In a media communique, released amidst India choosing its first adivasi President, Droupadi Murmu, it said, “Everyday attacks, criminalization and oppression towards tribal communities, adivasi, especially tribal women and girls, most of them unreported, are a daily occurrence.”
Offering specific instances of attacks, quoting a report, IPMSDL, whose headquarters are in Phillipines, said, “A tribal woman from the Guna district in Madhya Pradesh was burned alive by a group of men allegedly encroaching on their family’s agricultural land. Rampyari Bai belonged to the Saharia tribe, a tribe classified under the Particularly Vulnerable Tribal Groups (PTVGs).”
Yet another report pointed to how “powerful men” threatened to grab the land awarded to them under the welfare scheme of the former Digvijay Singh government. The perpetrators attacked Rampyari Bai, poured diesel over her, and lit her alive.
“Videos of the victim burning had been circulating on social media platforms. Reports said the land grabbing and threats were already reported to the police but no action was taken. The victim Rampyari has succumbed to her injuries”, IPMSDL said.
Stating that “the brutal incident gained outpouring condemnation making the #TribalsNotSafeInIndia trend over social media”, the global NGO asserted, “The past, present and continuing atrocities committed against tribals, adivasis and indigenous peoples in India ranging from issues of land dispossession, lethal attacks and discrimination against their indigeneity, social class or caste, were brought to the fore.”
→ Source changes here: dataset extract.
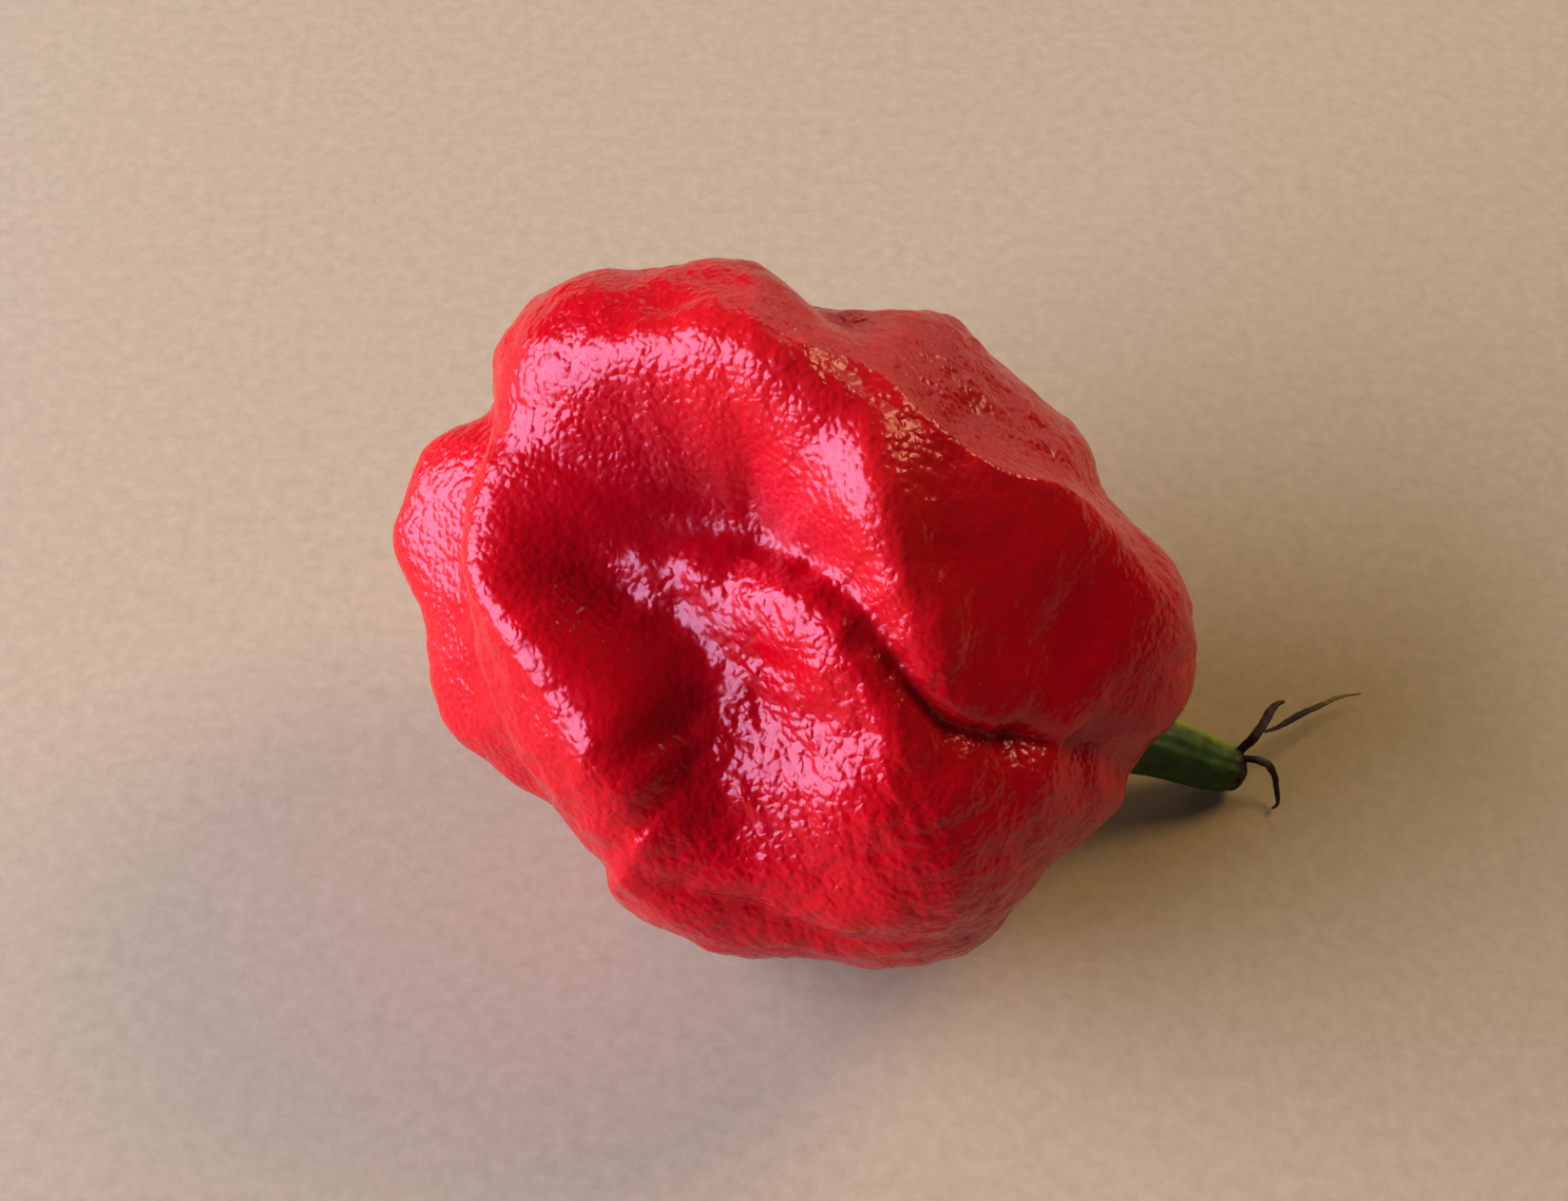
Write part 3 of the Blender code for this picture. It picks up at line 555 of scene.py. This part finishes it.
def chilli_skin():
    mat, tree, shader = new_material("chilli_skin_detail")
    # The red is painted darker in the hollows and creases and a little lighter on the ridges, by fold
    # depth: painted shade.
    depth = add(tree, "ShaderNodeAttribute", attribute_name="fold_depth_shade")
    painted_fold_shade = ramp(tree, depth.outputs["Fac"], [
        (0.0, (0.34, 0.0, 0.008)), (0.45, (0.54, 0.001, 0.012)), (0.8, (0.61, 0.006, 0.014)),
        (1.0, (0.64, 0.014, 0.018))])
    patches = ramp(tree, grain(tree, 170, 3), [(0.3, (0.82, 0.5, 0.8)), (0.7, (1.0, 1.0, 1.0))])
    tree.links.new(mix(tree, 1.0, painted_fold_shade, patches, "MULTIPLY"), shader.inputs["Base Color"])
    shader.inputs["IOR"].default_value = 1.46
    shader.inputs["Specular Tint"].default_value = (1.0, 0.86, 0.98, 1.0)
    shader.inputs["Subsurface Weight"].default_value = 0.2
    shader.inputs["Subsurface Radius"].default_value = (1.0, 0.08, 0.05)
    shader.inputs["Subsurface Scale"].default_value = 0.001
    stones = pebbles(tree, 1900)
    tree.links.new(spread(tree, grain(tree, 800, 3), 0.3, 0.7, 0.17, 0.28), shader.inputs["Roughness"])
    lively = add(tree, "ShaderNodeAttribute", attribute_name="liveliness")
    coarse = bump(tree, grain(tree, 900, 3, 0.55), 1.0, 0.00005)
    fine = bump(tree, stones, 1.0, 0.00007, coarse)
    for part in (coarse, fine):
        tree.links.new(lively.outputs["Fac"], part.node.inputs["Strength"])
    tree.links.new(fine, shader.inputs["Normal"])
    return mat


def stem_skin():
    mat, tree, shader = new_material("stem_detail")
    painted_highlight = add(tree, "ShaderNodeAttribute", attribute_name="painted_highlight_line")
    torn = add(tree, "ShaderNodeAttribute", attribute_name="dried_end")
    green = ramp(tree, grain(tree, 700, 4), [(0.3, (0.012, 0.050, 0.005)), (0.7, (0.040, 0.125, 0.010))])
    # A yellow-green painted highlight along the stem's top, mixed over the green.
    pale = ramp(tree, grain(tree, 900, 3), [(0.35, (0.13, 0.27, 0.012)), (0.65, (0.30, 0.42, 0.03))])
    dark = ramp(tree, grain(tree, 1500, 4), [(0.3, (0.010, 0.006, 0.007)), (0.7, (0.045, 0.025, 0.022))])
    body = mix(tree, painted_highlight.outputs["Fac"], green, pale)
    tree.links.new(mix(tree, torn.outputs["Fac"], body, dark), shader.inputs["Base Color"])
    shader.inputs["Roughness"].default_value = 0.5
    tree.links.new(bump(tree, grain(tree, 1600, 3), 0.5, 0.0001), shader.inputs["Normal"])
    return mat


def dry_fibre():
    mat, tree, shader = new_material("dry_strand_detail")
    green = add(tree, "ShaderNodeAttribute", attribute_name="still_green")
    dark = ramp(tree, grain(tree, 1500, 4), [(0.3, (0.012, 0.006, 0.008)), (0.7, (0.055, 0.030, 0.028))])
    olive = ramp(tree, grain(tree, 1500, 3), [(0.3, (0.10, 0.085, 0.010)), (0.7, (0.28, 0.24, 0.03))])
    tree.links.new(mix(tree, green.outputs["Fac"], dark, olive), shader.inputs["Base Color"])
    shader.inputs["Roughness"].default_value = 0.7
    tree.links.new(bump(tree, grain(tree, 2500, 2), 0.6, 0.0001), shader.inputs["Normal"])
    return mat


def pale_floor():
    mat, tree, shader = new_material("pale_floor")
    card = ramp(tree, grain(tree, 900, 6, 0.7), [(0.25, (0.45, 0.40, 0.25)), (0.75, (0.57, 0.51, 0.33))])
    tree.links.new(card, shader.inputs["Base Color"])
    shader.inputs["Roughness"].default_value = 0.9
    return mat


def add_piece(name, points, faces, mat, node):
    """A piece in the row frame that stands for a CAD node."""
    mesh = bpy.data.meshes.new(name)
    mesh.from_pydata((np.asarray(points) * MM).tolist(), [], faces)
    mesh.materials.append(mat)
    mesh.shade_smooth()
    ob = bpy.data.objects.new(name, mesh)
    bpy.context.scene.collection.objects.link(ob)
    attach(ob, "root")
    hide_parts(node)
    return ob


def soft_panel(name, place, target, size, radiance, colour):
    """A soft rectangular light, given by where it is, its size in metres and how bright its face is."""
    light = bpy.data.lights.new(name, "AREA")
    light.shape = "RECTANGLE"
    light.size, light.size_y = size
    light.energy = radiance * math.pi * size[0] * size[1]
    light.color = colour
    ob = bpy.data.objects.new(name, light)
    bpy.context.scene.collection.objects.link(ob)
    ob.location = place
    ob.rotation_euler = (Vector(target) - Vector(place)).to_track_quat("-Z", "Y").to_euler()


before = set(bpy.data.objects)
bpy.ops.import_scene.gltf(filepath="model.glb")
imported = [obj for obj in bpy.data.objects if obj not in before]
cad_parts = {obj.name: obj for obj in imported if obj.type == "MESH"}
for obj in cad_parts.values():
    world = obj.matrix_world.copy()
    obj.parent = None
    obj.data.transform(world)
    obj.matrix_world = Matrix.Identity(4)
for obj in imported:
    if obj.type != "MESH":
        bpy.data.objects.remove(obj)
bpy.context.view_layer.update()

directions, quads = ball(POD_DIVISIONS)
pod_shape, folds, lively = pod_points(directions)
pod_shape = laid_down(pod_shape)
cad_low, cad_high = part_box("pod")
middle = (np.array(cad_low) + np.array(cad_high)) / 2 / MM
offset = middle - (pod_shape.min(0) + pod_shape.max(0)) / 2
offset[2] = 0.0

skin = BVHTree.FromPolygons([Vector(p * MM) for p in pod_shape], quads)
pod = add_piece("pod_skin", pod_shape + offset, quads, chilli_skin(), "pod")
# Fold depth that sets the painted shade in the pod's hollows and creases.
paint(pod, "fold_depth_shade", np.clip(0.6 + folds / 8, 0, 1))
paint(pod, "liveliness", lively)

stem_points, stem_faces, painted_highlight_line, dried_end = stem_body(skin)
stem = add_piece("stem_and_calyx", stem_points + offset, stem_faces, stem_skin(), "stem")
# The painted highlight along the stem's top, and the dried torn end.
paint(stem, "painted_highlight_line", painted_highlight_line)
paint(stem, "dried_end", dried_end)
fibre = dry_fibre()
noise.seed_set(STRAND_SEED)
for strand_name, strand_line in STRANDS.items():
    strand_points, strand_faces = tube(smooth_line(strand_line, 10), STRAND_FLATNESS, STRAND_TURNS)
    for k, p in enumerate(strand_points):
        strand_points[k] += np.array(noise.noise_vector(Vector(p) / 0.5)) * 0.05
    strand = add_piece(strand_name + "_dry", strand_points + offset, strand_faces, fibre,
                       strand_name)
    paint(strand, "still_green", np.clip((strand_points[:, 0] - GREEN_FROM) / 2.5, 0, 1))

bpy.ops.mesh.primitive_plane_add(size=6.0)
floor = bpy.context.object
floor.name = "floor"
floor.data.materials.append(pale_floor())

roll = Matrix.Rotation(math.radians(ROLL), 4, "X")
aim = roll @ (Vector(CAMERA_AIM) * MM) + Vector((0, 0, CENTRE_HEIGHT * MM)) + Vector(offset * MM)
camera_data = bpy.data.cameras.new("camera")
camera_data.lens = CAMERA_LENS
camera_data.sensor_width = 36.0
camera_data.clip_start = 0.005
camera = bpy.data.objects.new("camera", camera_data)
bpy.context.scene.collection.objects.link(camera)
camera.matrix_world = Matrix.Translation(aim + (roll @ Vector((0, 0, CAMERA_DISTANCE * MM)))) @ roll
bpy.context.scene.camera = camera

soft_panel("window_light", (-0.60, -0.10, 0.27), (0, 0, 0.015), (0.72, 0.54), 8.8, (0.74, 0.70, 1.0))
soft_panel("warm_lamp", (0.52, 0.35, 0.52), (0, 0, 0.015), (0.30, 0.30), 9.5, (1.0, 0.66, 0.34))
soft_panel("back_panel", (0.25, 0.75, 0.30), (0, 0, 0.015), (0.9, 0.5), 0.95, (1.0, 0.84, 0.70))
world = bpy.data.worlds.new("soft_room")
world.use_nodes = True
world.node_tree.nodes["Background"].inputs["Color"].default_value = (0.9, 0.92, 1.0, 1)
world.node_tree.nodes["Background"].inputs["Strength"].default_value = 0.06
bpy.context.scene.world = world
bpy.context.scene.view_settings.view_transform = "Standard"
bpy.context.scene.view_settings.look = "Medium High Contrast"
Quoting statistics from the National Crime Records Bureau point to increased cases of atrocities committed against Scheduled Tribes, IPMSDL said, “There are only 705 indigenous peoples that the State of India legally recognized as part of the Scheduled Tribes”, regretting, “Many more ethnic groups in India are without official recognition.”
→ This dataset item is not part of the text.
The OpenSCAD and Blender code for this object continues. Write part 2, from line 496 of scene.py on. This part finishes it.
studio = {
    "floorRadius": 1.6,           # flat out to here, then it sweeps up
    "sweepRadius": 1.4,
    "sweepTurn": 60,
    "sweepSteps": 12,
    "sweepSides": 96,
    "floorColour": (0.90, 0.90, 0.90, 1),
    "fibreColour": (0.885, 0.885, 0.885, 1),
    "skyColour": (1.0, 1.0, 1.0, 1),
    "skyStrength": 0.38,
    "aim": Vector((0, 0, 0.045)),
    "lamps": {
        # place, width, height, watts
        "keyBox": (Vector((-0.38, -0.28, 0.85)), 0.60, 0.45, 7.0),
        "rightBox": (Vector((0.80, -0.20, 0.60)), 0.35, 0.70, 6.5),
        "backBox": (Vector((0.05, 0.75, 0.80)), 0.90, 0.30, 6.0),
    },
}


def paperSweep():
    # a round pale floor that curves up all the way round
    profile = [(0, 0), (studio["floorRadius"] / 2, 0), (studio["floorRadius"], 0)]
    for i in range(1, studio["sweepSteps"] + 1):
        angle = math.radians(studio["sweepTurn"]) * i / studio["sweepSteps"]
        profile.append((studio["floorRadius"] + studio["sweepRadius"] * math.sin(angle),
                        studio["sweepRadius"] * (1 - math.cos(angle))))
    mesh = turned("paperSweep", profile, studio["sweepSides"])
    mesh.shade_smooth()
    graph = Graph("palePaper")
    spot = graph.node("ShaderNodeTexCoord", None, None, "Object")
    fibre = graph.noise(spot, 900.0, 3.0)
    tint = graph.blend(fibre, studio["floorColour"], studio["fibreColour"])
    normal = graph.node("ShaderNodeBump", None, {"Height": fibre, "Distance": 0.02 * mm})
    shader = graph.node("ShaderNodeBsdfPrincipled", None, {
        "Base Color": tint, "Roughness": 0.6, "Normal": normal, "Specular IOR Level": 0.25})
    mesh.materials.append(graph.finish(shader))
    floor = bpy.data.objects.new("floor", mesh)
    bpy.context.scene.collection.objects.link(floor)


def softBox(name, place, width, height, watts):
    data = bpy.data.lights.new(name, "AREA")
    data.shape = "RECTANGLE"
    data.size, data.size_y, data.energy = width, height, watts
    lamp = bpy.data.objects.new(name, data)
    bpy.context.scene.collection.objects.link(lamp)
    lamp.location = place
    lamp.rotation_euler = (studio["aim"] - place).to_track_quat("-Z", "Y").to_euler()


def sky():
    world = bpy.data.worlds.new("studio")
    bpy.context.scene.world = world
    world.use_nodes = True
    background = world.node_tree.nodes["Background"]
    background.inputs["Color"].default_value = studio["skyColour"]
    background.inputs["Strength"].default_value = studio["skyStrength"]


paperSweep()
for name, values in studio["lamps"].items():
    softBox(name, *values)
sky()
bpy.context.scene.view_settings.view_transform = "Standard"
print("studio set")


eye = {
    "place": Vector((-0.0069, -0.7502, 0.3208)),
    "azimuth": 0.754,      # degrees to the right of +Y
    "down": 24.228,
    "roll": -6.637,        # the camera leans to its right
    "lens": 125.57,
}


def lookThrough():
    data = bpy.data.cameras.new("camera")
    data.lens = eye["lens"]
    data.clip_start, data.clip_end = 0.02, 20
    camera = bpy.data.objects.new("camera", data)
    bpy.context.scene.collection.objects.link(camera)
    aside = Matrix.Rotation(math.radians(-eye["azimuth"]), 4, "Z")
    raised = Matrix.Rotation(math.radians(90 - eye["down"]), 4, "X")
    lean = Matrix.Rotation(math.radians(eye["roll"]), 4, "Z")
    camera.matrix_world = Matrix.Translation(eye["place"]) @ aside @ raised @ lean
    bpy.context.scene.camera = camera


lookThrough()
“As such, there are many unregistered cases of attacks against Indigenous Peoples in these official data”, said IPMSDL, adding, “The International Work Group for Indigenous affairs raised concerns over official reports stating that these reports do not include cases of human rights violations by security forces.”
According to IPMSDL, “Security forces continue to violate indigenous peoples’ rights in Central and Northeast India.” Thus, in Madhya Pradesh the “forest department forcefully evicted the Bhil and Barela Adivasi communities in the Khwanda district, in July 2021, without prior notice and in clear violation of the Forest Rights Act.”
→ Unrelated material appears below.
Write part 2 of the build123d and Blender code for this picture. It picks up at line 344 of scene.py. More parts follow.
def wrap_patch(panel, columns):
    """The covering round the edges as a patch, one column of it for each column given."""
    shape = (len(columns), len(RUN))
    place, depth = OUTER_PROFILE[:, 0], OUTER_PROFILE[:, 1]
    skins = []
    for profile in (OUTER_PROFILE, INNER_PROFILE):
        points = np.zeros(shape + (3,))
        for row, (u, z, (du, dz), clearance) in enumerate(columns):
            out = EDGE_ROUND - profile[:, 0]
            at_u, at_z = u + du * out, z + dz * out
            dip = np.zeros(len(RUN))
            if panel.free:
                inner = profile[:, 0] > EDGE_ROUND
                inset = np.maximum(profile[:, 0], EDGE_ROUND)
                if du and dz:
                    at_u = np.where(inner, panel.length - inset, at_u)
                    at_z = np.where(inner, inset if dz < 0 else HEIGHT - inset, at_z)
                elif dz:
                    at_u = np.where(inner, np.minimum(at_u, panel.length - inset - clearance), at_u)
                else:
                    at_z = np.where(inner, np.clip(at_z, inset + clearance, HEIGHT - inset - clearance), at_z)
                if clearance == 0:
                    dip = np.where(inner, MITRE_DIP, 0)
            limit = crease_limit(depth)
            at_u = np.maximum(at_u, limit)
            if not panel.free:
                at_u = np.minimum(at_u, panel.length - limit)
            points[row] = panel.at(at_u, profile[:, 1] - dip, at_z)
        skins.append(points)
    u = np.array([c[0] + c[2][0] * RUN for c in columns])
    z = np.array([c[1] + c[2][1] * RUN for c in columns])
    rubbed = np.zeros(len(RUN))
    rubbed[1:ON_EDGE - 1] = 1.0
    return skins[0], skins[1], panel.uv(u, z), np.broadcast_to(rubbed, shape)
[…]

Then, “In Nagaland, Northeast India, 13 Indigenous Naga civilians were killed by security forces on December 04, 2021, under the auspices of the Armed Forces Special Powers Act, which has enabled the continuing abuse of Indigenous Peoples by the armed forces.”
Further, “In Chhattisgarh, Adivasi communities continue to resist the state government’s plan to reduce 840 acres of the Hasdeo Arand forest for coal mining activities to address coal shortage reports. This plan will effectively displace around 10,000 Adivasis and destroy their lives and livelihood.”
“According to Alok Shukla of the Chhattisgarh Bachao Andolan organization, more than 450,000 trees will be cut, severely impacting the area’s wildlife and biodiversity”, IPMSDL said.
It added, “Although the Hasdeo Arand forest, a biodiversity-rich reserve, was initially classified as a “no-go area” for coal mining by the Ministry of Coal and the Ministry of Forest and Environment in 2010, the state forest department has begun cutting trees for the second phase of mining for the Parsa coal mine project.”
However, it lamented, despite the fact that the “struggles of the indigenous peoples of India have become more apparent as cases of land rights violation and abuse of indigenous peoples increase, news and media coverage of these incidents are still lacking.”
Expressing solidarity with the fight for rights of India's indigenous peoples, IPMSDL said the environmental and climate issues are linked with the manner in which forests and ancestral lands are being “targeted and encroached upon by state forces and corporations for resource plunder.”
Insisting on the need to build a movement in solidarity to “all the adivasi groups, tribal and indigenous communities in India”, it said, against the continuing attacks on them, “Our most potent action is our capacity to assert and resist as a unified community of indigenous peoples rights defenders in holding accountable oppressive states, imperialist, and corporate instruments of rights violations.”